Margins in material handling equipment can swing wildly — a used pallet jack might sell for $300 or $3,000 depending on how you position it. For resellers, pricing isn't just about covering costs; it's the difference between a business that scales and one that stagnates. Here's how to build a pricing strategy that actually works in this niche.
Know Your Cost Structure Cold
Before you price anything, you need to know every dollar that touches a piece of equipment before it reaches the customer. That means:
- Acquisition cost – purchase price, auction fees, or broker commissions
- Refurbishment – labor, replacement parts (cylinders, forks, batteries, belts)
- Storage – warehouse rent allocated per unit, per week
- Transportation – freight in and local delivery out
- Warranty provision – if you offer 90-day coverage, reserve 3–5% per unit
Skipping any of these is how resellers accidentally sell at a loss. A forklift bought for $8,000 at auction can easily carry $2,500–$4,000 in total landed costs once you factor in reconditioning, compliance inspections, and delivery to a buyer's dock.
Use Tiered Pricing Based on Equipment Condition
A flat pricing model ignores what customers actually care about: reliability and useful life. Structure your inventory into clear tiers:
- As-Is / Auction Grade – priced at 30–45% of market retail; buyers accept risk
- Inspected & Tested – cleaned, function-tested, documented; 55–70% of retail
- Certified/Refurbished – full reconditioning, new wear parts, warranty included; 75–90% of retail
- Like-New / OEM Trade-In – low hours, manufacturer-documented; at or near retail
This tiering does two things: it justifies your higher-priced inventory and gives budget buyers an entry point. A warehouse manager shopping for a reach truck will pay a premium for certified if it means reduced downtime risk. A startup renting their first dock space wants the cheapest functional option.
Benchmark Against Real Market Data
Pricing in a vacuum gets you undercut or overpriced. Pull real numbers from:
- Forklift auction results (Ritchie Bros., IronPlanet, Machinio sold listings)
- OEM dealer pricing for new equivalent models
- Regional demand – a 10,000 lb. capacity rough-terrain forklift sells faster and at higher margins in agricultural or construction-heavy markets than in urban warehousing regions
Revisit your benchmarks quarterly. Supply chain shifts and fleet turnover cycles directly affect used equipment availability and pricing. When new equipment lead times stretch to 6–9 months (as they did from 2021–2023), well-priced used inventory commands a 15–25% premium over normal.
Factor in Financing and Total Cost of Ownership
Sophisticated buyers — logistics managers, operations directors — aren't just looking at your sticker price. They're calculating total cost of ownership. Position yourself ahead of that conversation.

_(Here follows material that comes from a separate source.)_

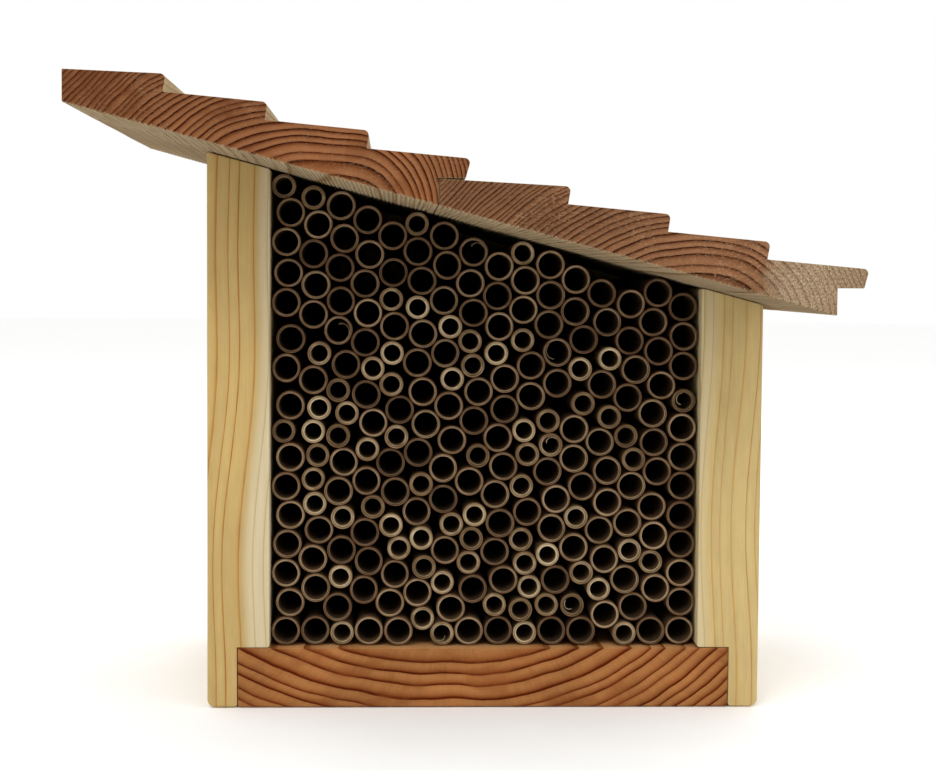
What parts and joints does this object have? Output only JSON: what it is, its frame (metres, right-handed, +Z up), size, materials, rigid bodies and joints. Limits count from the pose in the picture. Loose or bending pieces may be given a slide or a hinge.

If you offer in-house financing or partner with an equipment lender, promote the monthly payment alongside the purchase price. A $22,000 electric counterbalance forklift at $485/month is an easier decision than a $22,000 lump sum out of operating capital.
Also consider bundling: preventive maintenance contracts, battery replacement programs, or extended warranties added to the base price increase average transaction value without requiring you to discount the unit.
Avoid the Race-to-the-Bottom Trap
Competing purely on price against volume dealers and national distributors is a losing strategy for most independent resellers. Instead, differentiate on:
- Speed – ready-to-ship inventory vs. 12-week lead times
- Local service – on-site delivery, operator training, parts support
- Expertise – knowing which Toyota 8FGU25 variant fits a specific application
- Flexibility – short-term leases, rent-to-own, partial trade-ins
When you compete on value instead of price, you attract buyers who are less likely to ghost you for a $200 difference from a competitor across the country.
Get Your Inventory in Front of Buyers Who Are Ready to Buy
Even a perfectly priced inventory sits idle if buyers can't find you. Listing your products and services on a marketplace or directory like Mercoly puts your business in front of buyers actively searching for material handling equipment — without depending entirely on Google ads or cold outreach to fill your pipeline.
Revisit Pricing When Inventory Ages
Equipment that sits for 60+ days is costing you money in storage and capital. Build an automatic markdown schedule: drop 5% at 60 days, another 8% at 90 days. Track turn rate by equipment category — conveyors, dock equipment, and lift trucks rarely behave the same way in your market.
The best pricing strategy is one you actually review, not one you set once and forget.
Take one hour this week to audit your top ten active listings against current market comps — you'll likely find at least two that should be priced higher and two that need to move faster.